The third expedition, beginning in 1498, was a mess and ended with Columbus and his two brothers being arrested for mismanagement and sent back to Spain. However, during his six-week stay in prison, Columbus managed to shift some of the blame to other people (hurray!) and convince the king and queen of Spain that his third voyage not only hadn’t been a dismal failure, but that he’d gotten close to finding the Garden of Eden. The king and queen allowed him to undertake one final, tiny voyage to the Americas in 1502. That trip was a stunning success! Just kidding, Columbus’ ships ran aground, stranding him and his crews, and two of his captains needed to row hundreds of miles in canoes to Haiti to find rescue. After somehow surviving and returning to Spain in 1504, Columbus spent the last two years of his life in relative comfort badgering the king of Spain for one last shot before he died in 1506 at the age of 55.


When evaluating his legacy, it’s important to note that Columbus was only in charge of the Spanish presence in the Americas for eight years (1492 until his arrest in 1500), and while those eight years certainly weren’t pretty, Columbus is often blamed today for the awful treatment of natives up to 1542, 36 years after his death and 42 years after his removal, which is … strange, but understandable. The story of the abuse and massacre of the people of Haiti, for example, is a lot easier to digest when it has one famous villain, but the truth is that that crime required an entire cast of rapacious governors and murderous soldiers who, by comparison, make Columbus seem like a normal person.
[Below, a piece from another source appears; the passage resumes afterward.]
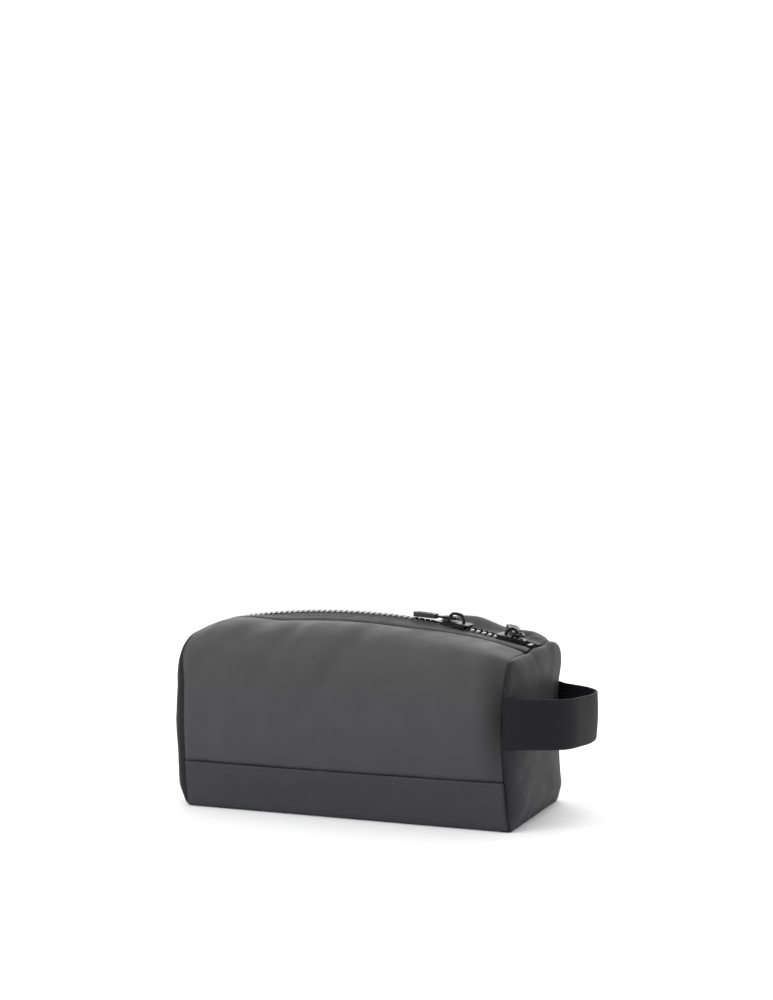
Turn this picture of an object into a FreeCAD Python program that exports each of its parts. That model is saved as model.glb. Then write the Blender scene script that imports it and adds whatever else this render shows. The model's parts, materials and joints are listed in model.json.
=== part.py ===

That entire other cast of people also raises an interesting point: Columbus wasn’t a bad apple at all by the standards of the times. The late 1400s saw the Christian reconquest of Muslim southern Spain (with the entire peninsula falling under Christian control by 1492), with the bloody, grinding conclusion to centuries of brutal on-and-off warfare. The early 1500s would see the forced conversion of all Muslims living in Spain in 1502 and the merciless conquests of the Inca and Aztecs by Spanish soldiers. The conquest state that was early modern Spain (and to some extent that entire part of the world in the early modern period) was built on literally centuries of fighting, and it incentivized exploitation and violence as normal methods of social advancement. The dehumanization of subject, non-Christian populations was nothing new or particularly unusual for the time, and as long as it made money, who cared?


And therein lies the importance of Columbus Day. We today are the beneficiaries of a global system that’s perfectly comfortable with trading lives for comfort and profit, and when it comes to working against that system, it’s almost impossible to figure out where to start. We prefer getting rid of single, tangible villains, whether they be Columbus or Donald Trump or Elon Musk, but achieving lasting change on a scale that’s both meaningful and possible is a lot more complicated than getting rid of an individual.


So, with that, screw Columbus Day, but screw imperialism too.